* _Data for this task_:
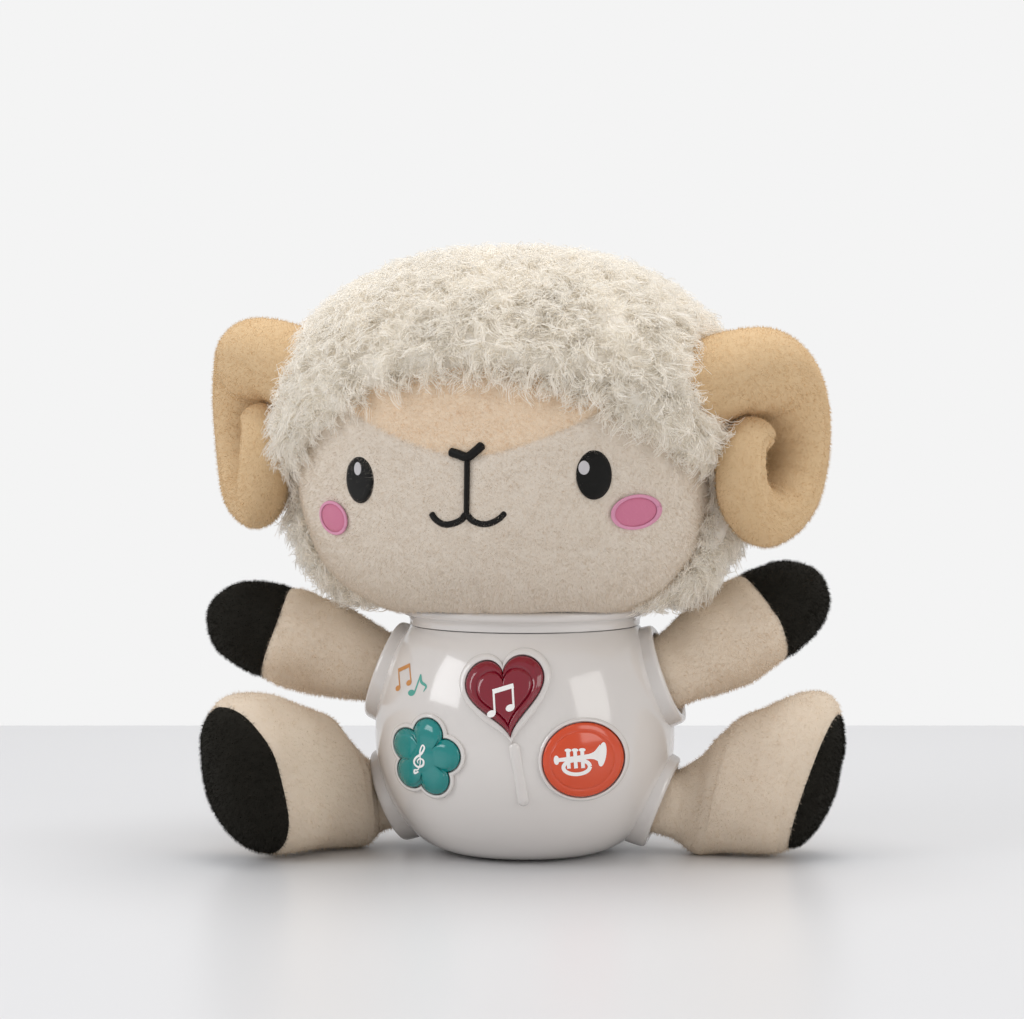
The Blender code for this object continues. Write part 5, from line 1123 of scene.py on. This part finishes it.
def wool_locks(name, roots, normals, seed, per_lock, length):
    """Tufts of curly strands on roots, in the head's own frame: the strands of a tuft curl together."""
    pick = np.random.default_rng(seed)
    locks, count = len(roots), len(roots) * per_lock

    def spread(values):
        return np.repeat(values, per_lock, axis=0)

    tangent = pick.normal(size=(locks, 3))
    tangent -= normals * (tangent * normals).sum(axis=1, keepdims=True)
    tangent /= np.linalg.norm(tangent, axis=1, keepdims=True)
    near_face = np.clip(1 - from_face(roots) / 0.010, 0, 1)[:, None]
    over_face = np.array((HEAD.x, -0.075, 0.135)) - roots
    over_face /= np.linalg.norm(over_face, axis=1, keepdims=True)
    droop = np.array((0, 0, -0.35))
    lean = tangent * pick.uniform(0.3, 1.1, size=(locks, 1)) + droop + 0.7 * near_face * over_face
    long = length * pick.uniform(0.75, 1.2, size=(locks, 1)) * (1 - 0.25 * near_face)
    scatter = pick.normal(size=(count, 3)) * 0.0019
    normal = spread(normals)
    scatter -= normal * (scatter * normal).sum(axis=1, keepdims=True)
    way = spread(lean) + 0.12 * pick.normal(size=(count, 3))
    reach = spread(long) * pick.uniform(0.8, 1.1, size=(count, 1))
    t = np.linspace(0, 1, 7)[None, :, None]
    line = (spread(roots) + scatter)[:, None, :] + reach[:, None, :] * (
        normal[:, None, :] * (0.95 * t - 0.40 * t ** 2) + way[:, None, :] * 0.55 * t ** 1.6)
    line -= scatter[:, None, :] * 0.85 * t ** 1.2
    side = np.cross(normal, way)
    side /= np.linalg.norm(side, axis=1, keepdims=True) + 1e-9
    other = np.cross(side, normal)
    turns_here = spread(pick.uniform(0.8, 1.5, size=(locks, 1)))[:, None, :]
    phase = (spread(pick.uniform(0, TURN, size=(locks, 1))) + 0.35 * pick.normal(size=(count, 1)))[:, None, :]
    curl = 0.0010 * np.minimum(2.0 * t, 1)
    line += curl * (side[:, None, :] * np.sin(TURN * turns_here * t + phase)
                    + (0.6 * normal + 0.8 * other)[:, None, :] * np.cos(TURN * turns_here * t + phase))
    line = to_world(line)
    clear = np.ones(count, dtype=bool)
    for horn_line in horn_lines.values():
        for px, py, pz, radius in horn_line[::6]:
            away = np.linalg.norm(line - np.array((px, py, pz)), axis=2).min(axis=1)
            clear &= away > radius + 0.0006
    low = line[..., 2].min(axis=1) > 0.0865
    inner = (np.hypot(line[..., 0], line[..., 1]).min(axis=1) > 0.0465) | (line[..., 2].min(axis=1) > 0.0915)
    wool = strands(name, line[clear & low & inner], 0.00048, wool_fibre, taper=0.3)
    return dressed(wool, "head", "wool_pile")


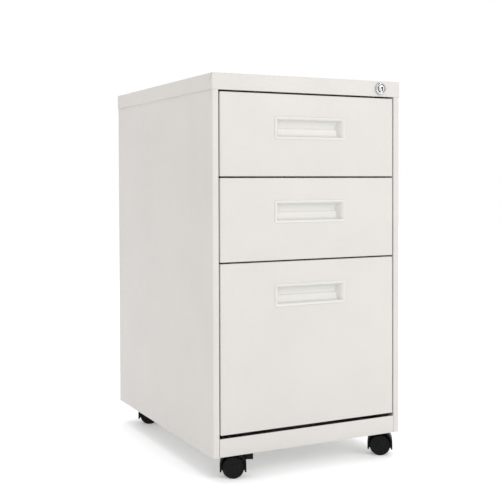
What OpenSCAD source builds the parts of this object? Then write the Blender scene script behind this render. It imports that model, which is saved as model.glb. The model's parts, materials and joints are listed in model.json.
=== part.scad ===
// Mobile pedestal file cabinet: two box drawers over one file drawer, a gang lock
// in the top rail and four hooded twin-wheel casters.
// Millimetres. +Z is up, the floor is z = 0, the drawers open towards -Y and
// +X is to the right of someone who faces the drawers.

/* [Case] */
// Width across the side panels
case_w = 378; // [370:1:400]
// Depth from the front flanges to the back flanges
case_d = 480; // [475:1:520]
// Height of the top of the cap above the floor
overall_h = 692; // [690:1:720]
// Height of the bottom edge of the case above the floor
case_z = 45; // [45:1:50]
// Thickness of the case's sheet steel
sheet = 1.0; // [0.8:0.1:1.2]
// Height of the rim that turns down around the cap
cap_rim = 28; // [27:1:30]
// Width of the side panels' front flanges
flange_w = 12; // [12:0.5:14]
// Height of the rail below the file drawer
rail_h = 31; // [28:1:34]

/* [Drawers] */
// Gap between a drawer front and the flange beside it
side_gap = 2; // [1.5:0.5:3]
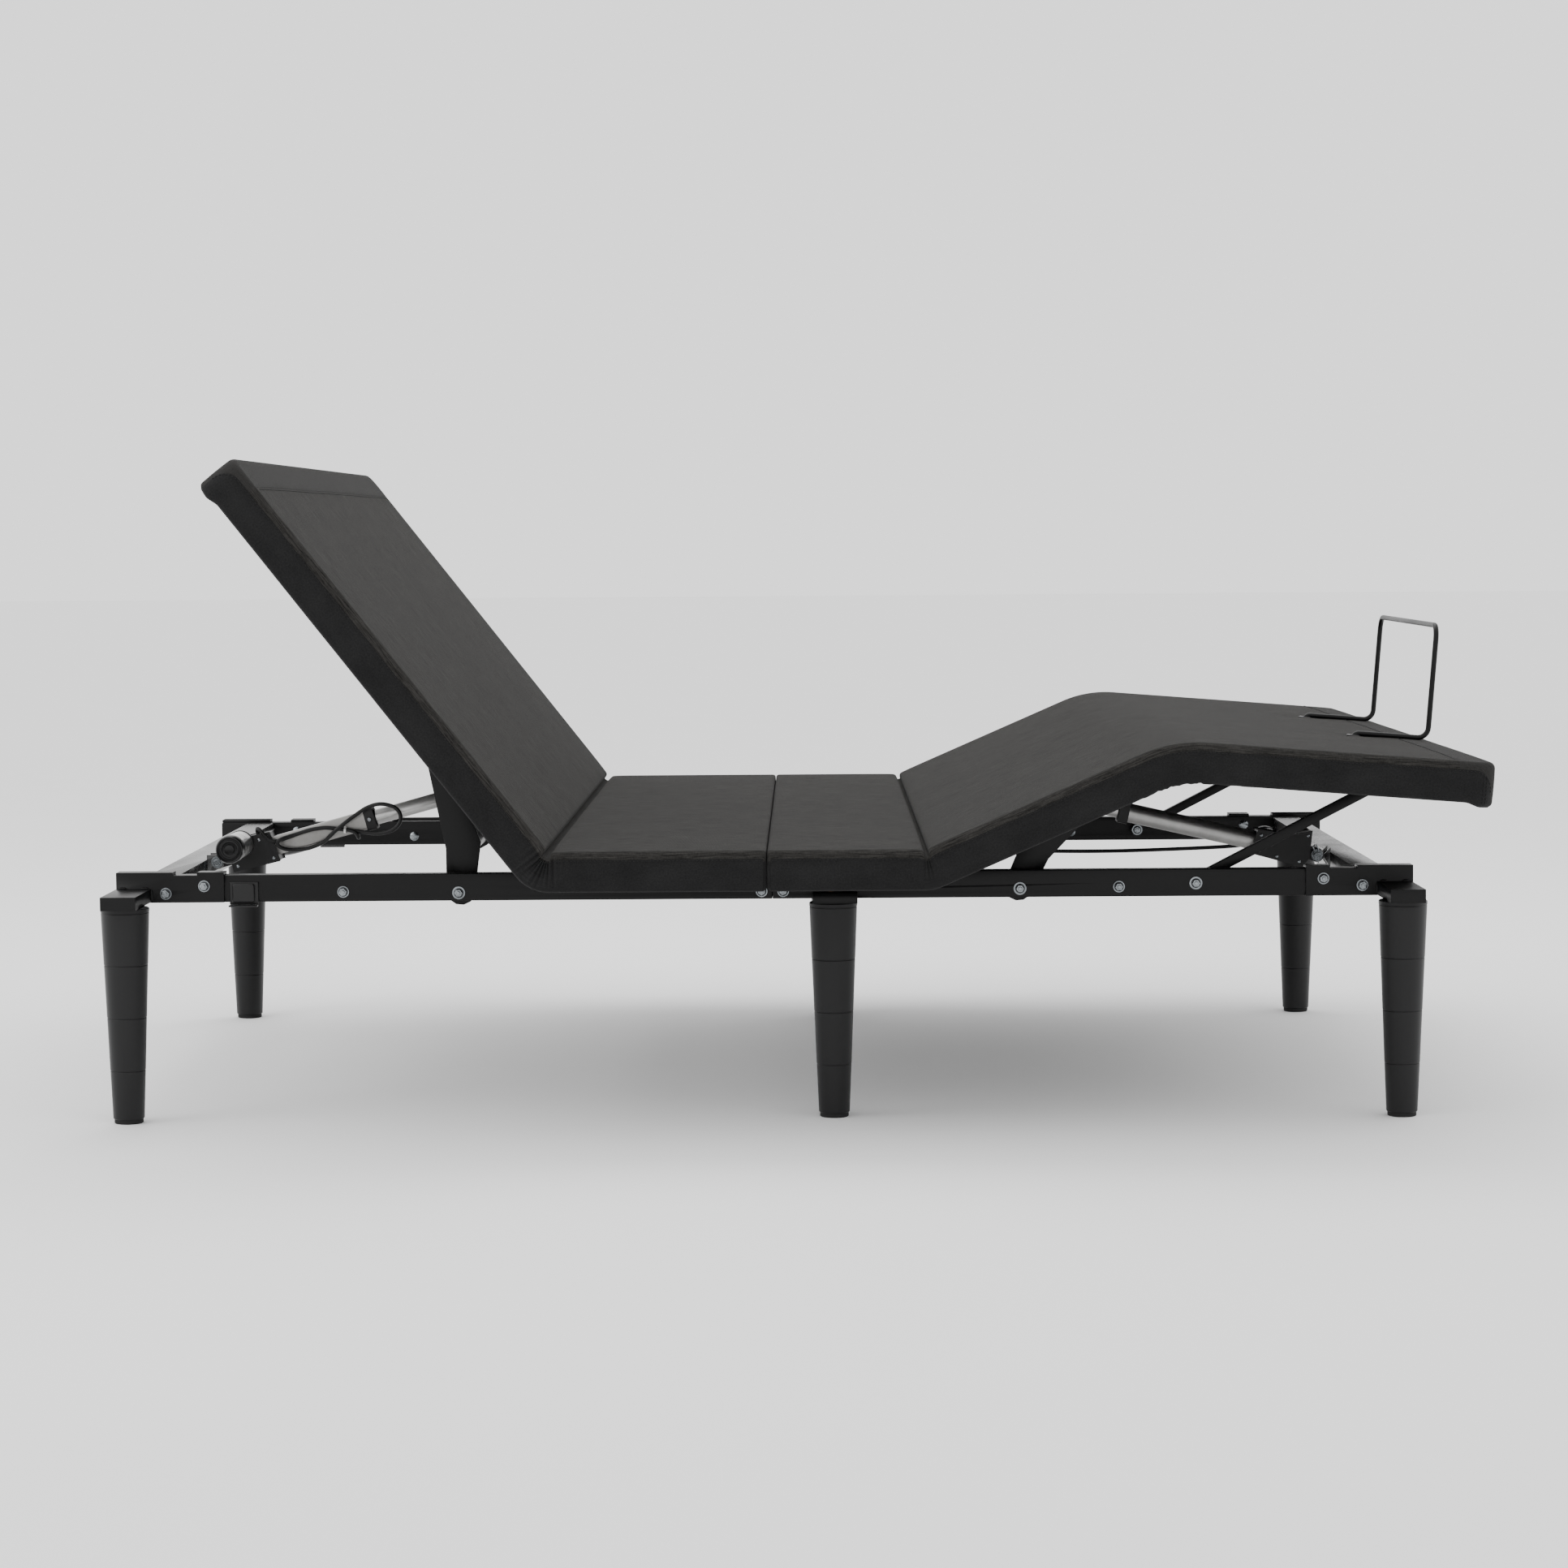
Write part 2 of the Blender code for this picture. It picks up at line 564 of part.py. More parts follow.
# ---------------------------------------------------------------- actuators
def actuator(end, body, way, length, case, tube_span, motor, motor_side):
    """Gearbox, motor, outer tube and rod, drawn along the rod's axis from the base pin.

    way is +1 where the rod points along the body's +X, and -1 where it points back. case is
    the gearbox's outline and motor its motor's centre, as distances along and above the axis."""
    y = ACTUATOR_Y
    tube_start, tube_end = tube_span

    def along(a, b):
        return (a, b) if way > 0 else (-b, -a)

    tongue = box(*along(-0.0005, 0.034), y - 0.0135, y + 0.0135, -0.0105, 0.0105)
    nose = across(0.0, 0.0, y - 0.0135, y + 0.0135, 0.0110, 12)
    housing = outline([(way * a, b) for a, b in case], y - 0.026, y + 0.026)
    bore = across(0.0, 0.0, y - 0.03, y + 0.03, 0.0055, 8)
    socket = box(*along(tube_start - 0.030, tube_start + 0.02), y - 0.0148, y + 0.0148,
                 -0.0148, 0.0148)
    part(f"{end}_gearbox", BLACK, housing, joined=[tongue, nose], cut=[bore, socket], body=body)

    centre = (way * motor[0], motor[1])
    can_y = sorted((y + motor_side * 0.118, y + motor_side * 0.0263))
    cap_y = sorted((y + motor_side * 0.134, y + motor_side * 0.1165))
    can = across(*centre, *can_y, 0.0195, 16)
    cap = across(*centre, *cap_y, 0.0208, 16)
    part(f"{end}_motor", SILVER, can, joined=[cap], body=body, smooth=True)

    tube_ends = ((way * (tube_start - 0.028), y, 0.0), (way * tube_end, y, 0.0))
    if end == "foot":
        tube = rod(*tube_ends, 0.0146, 16)
    else:
        tube = box(*along(tube_start - 0.028, tube_end), y - 0.0143, y + 0.0143, -0.0143, 0.0143)
    clamp = box(*along(tube_end - 0.014, tube_end + 0.001), y - 0.0170, y + 0.0170,
                -0.0170, 0.0170)
    hole = rod((way * (tube_start - 0.020), y, 0.0), (way * (tube_end + 0.02), y, 0.0), 0.0122, 12)
    part(f"{end}_outer_tube", SILVER, tube, joined=[clamp], cut=[hole], body=body)

    piston = rod((way * (tube_end - 0.066), y, 0.0), (way * (length - 0.012), y, 0.0), 0.0115, 14)
    eye = across(way * length, 0.0, y - 0.0107, y + 0.0107, 0.0105, 12)
    neck = rod((way * (length - 0.016), y, 0.0), (way * (length - 0.004), y, 0.0), 0.0098, 12)
    part(f"{end}_rod", SILVER, piston, joined=[eye, neck], body=body, smooth=True)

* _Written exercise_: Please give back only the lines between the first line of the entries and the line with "locks, count = len(roots), len(roots)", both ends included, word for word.

* _Complete response_:
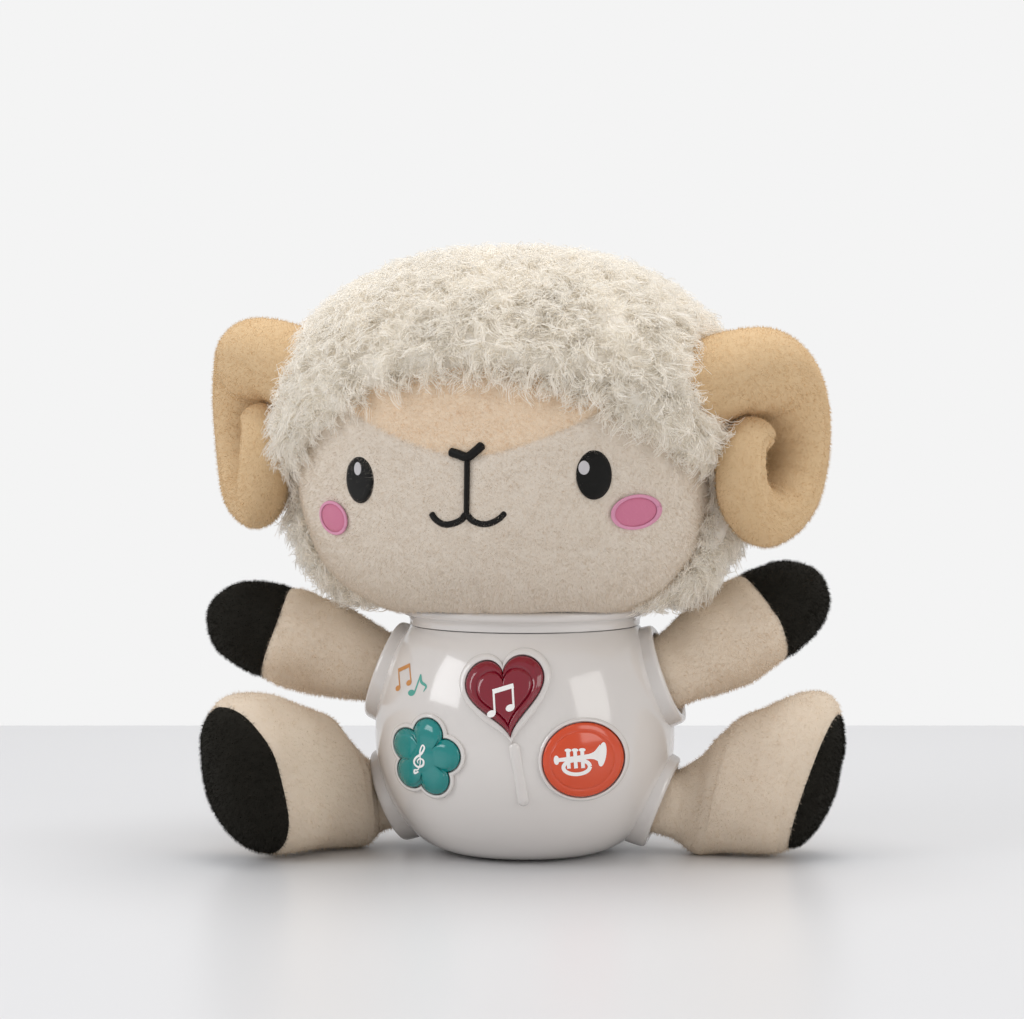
The Blender code for this object continues. Write part 5, from line 1123 of scene.py on. This part finishes it.
def wool_locks(name, roots, normals, seed, per_lock, length):
    """Tufts of curly strands on roots, in the head's own frame: the strands of a tuft curl together."""
    pick = np.random.default_rng(seed)
    locks, count = len(roots), len(roots) * per_lock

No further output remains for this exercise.